I would like to know if there are other translations for the word "tailor" in Arabic other than the word "خياط". Maybe there are other synonyms that have the same meaning.

I would also like to know if the root for "خياط" is somehow linked to verbs such as "to sew", "to adjust", "to fit" or "to cut and assemble pieces".

Thank you in advance.

Kind regards.
Fiz
 
  • ayed

    Senior Member
    Arabic(Saudi)
    Hello,

    I would like to know if there are other translations for the word "tailor" in Arabic other than the word "خياط". Maybe there are other synonyms that have the same meaning.
    ناصح
    ناصِحِيٌّ
    نَصَّاحٌ

    خائط
    I would also like to know if the root for "خياط" is somehow linked to verbs such as "to sew", "to adjust", "to fit" or "to cut and assemble pieces".
    Yes, the root is خاط
    Thank you in advance.

    Kind regards.
    Fiz
     

    akhooha

    Senior Member
    English - USA
    there is also ترزي tarzi, but this may be only Egyptian Arabic.
    P.S. I have never heard of ناصح with the meaning of tailor ---- is it maybe Najdi dialect?
     

    cherine

    Moderator
    Arabic (Egypt).
    I never heard ناصح with that meaning either. But the other word I know is حائك from the verb حاك يَحيك حِياكة while خيّاط and خائط are from خاط يَخيط خِياطة.
     

    Rainbowlight

    Member
    Spanish
    I am trying to jot down all those synonyms. Unfortunately, I don's speak Arabic at all, which makes it difficult for me to understand how these words are pronounced.

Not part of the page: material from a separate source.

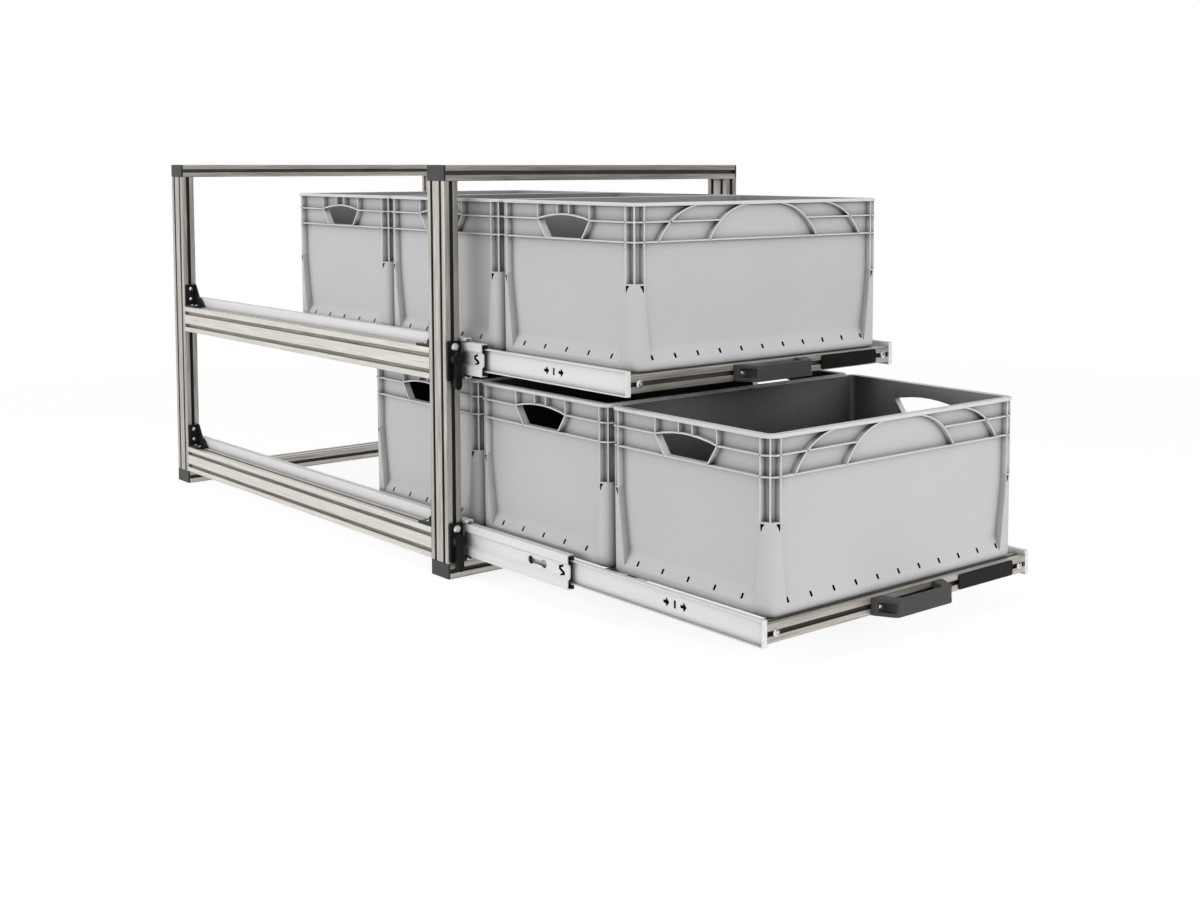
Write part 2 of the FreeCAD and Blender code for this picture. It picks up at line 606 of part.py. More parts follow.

Sometimes I try to use the Forvo website to have a clearer idea of the sounds of the word.

    One more question: Is there any connection, however tenuous, between the word used in Arabic for "tailor" and the Arabic word for "size" (as in "clothes size").
    there is also ترزي tarzi, but this may be only Egyptian Arabic.
    P.S. I have never heard of ناصح with the meaning of tailor ---- is it maybe Najdi dialect?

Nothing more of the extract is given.